§ What is asked
Scan the material and copy every line in which "scene" appears.

§ Recorded information
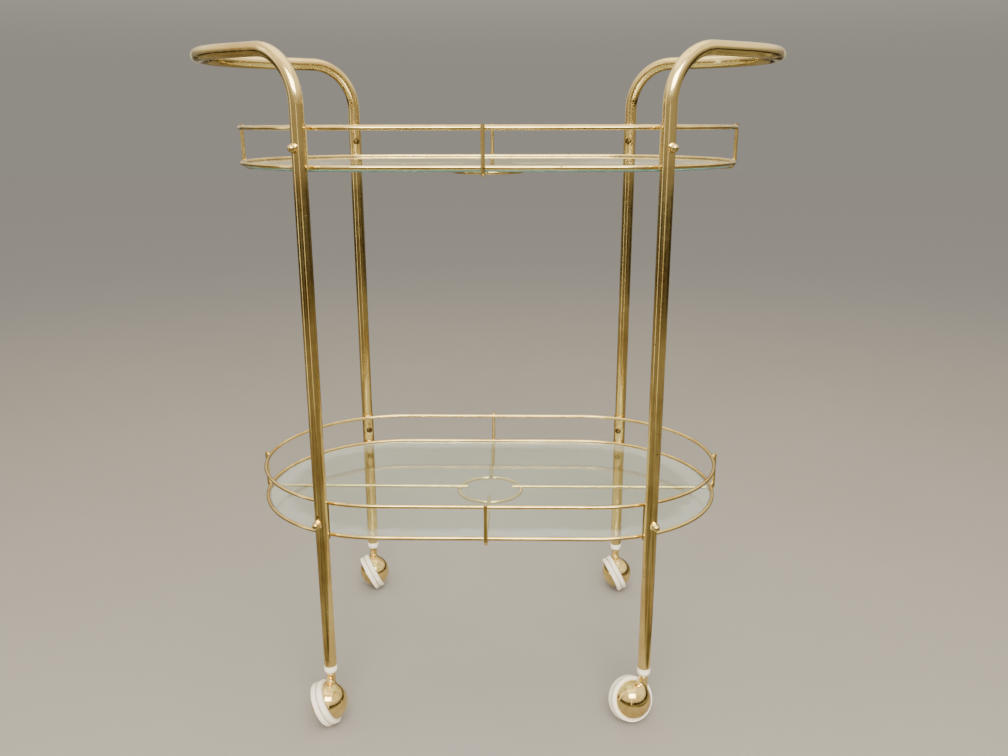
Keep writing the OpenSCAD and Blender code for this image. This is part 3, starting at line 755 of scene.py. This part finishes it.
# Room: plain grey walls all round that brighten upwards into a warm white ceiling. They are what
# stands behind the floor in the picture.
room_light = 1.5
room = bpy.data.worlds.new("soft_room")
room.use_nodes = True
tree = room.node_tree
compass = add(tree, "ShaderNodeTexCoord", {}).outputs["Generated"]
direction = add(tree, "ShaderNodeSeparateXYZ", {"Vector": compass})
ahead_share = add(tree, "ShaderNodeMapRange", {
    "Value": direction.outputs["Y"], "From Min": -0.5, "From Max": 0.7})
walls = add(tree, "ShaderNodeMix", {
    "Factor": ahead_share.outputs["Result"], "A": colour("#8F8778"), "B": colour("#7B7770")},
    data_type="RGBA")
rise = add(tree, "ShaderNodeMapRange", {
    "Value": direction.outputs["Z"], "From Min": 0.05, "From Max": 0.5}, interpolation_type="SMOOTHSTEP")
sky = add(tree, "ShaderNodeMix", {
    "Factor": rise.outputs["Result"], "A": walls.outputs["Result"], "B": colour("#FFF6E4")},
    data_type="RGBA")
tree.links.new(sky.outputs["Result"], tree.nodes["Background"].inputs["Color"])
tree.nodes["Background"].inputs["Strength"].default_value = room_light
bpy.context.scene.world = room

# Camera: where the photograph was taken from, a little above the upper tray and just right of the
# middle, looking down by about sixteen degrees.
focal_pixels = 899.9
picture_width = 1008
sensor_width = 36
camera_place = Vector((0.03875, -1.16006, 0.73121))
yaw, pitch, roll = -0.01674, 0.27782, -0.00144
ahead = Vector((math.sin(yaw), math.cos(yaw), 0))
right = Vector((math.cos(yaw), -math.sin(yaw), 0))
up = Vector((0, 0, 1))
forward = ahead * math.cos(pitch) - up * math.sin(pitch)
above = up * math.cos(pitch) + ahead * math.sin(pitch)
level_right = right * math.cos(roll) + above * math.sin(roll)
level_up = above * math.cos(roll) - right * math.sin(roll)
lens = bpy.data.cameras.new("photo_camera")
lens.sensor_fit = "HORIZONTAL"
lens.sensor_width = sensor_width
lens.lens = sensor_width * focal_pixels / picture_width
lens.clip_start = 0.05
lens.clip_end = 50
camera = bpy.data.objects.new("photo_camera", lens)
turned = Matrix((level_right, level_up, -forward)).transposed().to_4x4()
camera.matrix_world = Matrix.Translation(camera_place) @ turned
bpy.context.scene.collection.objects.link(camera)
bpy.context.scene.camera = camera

§ Task answer
Keep writing the OpenSCAD and Blender code for this image. This is part 3, starting at line 755 of scene.py. This part finishes it.
bpy.context.scene.world = room
bpy.context.scene.collection.objects.link(camera)
bpy.context.scene.camera = camera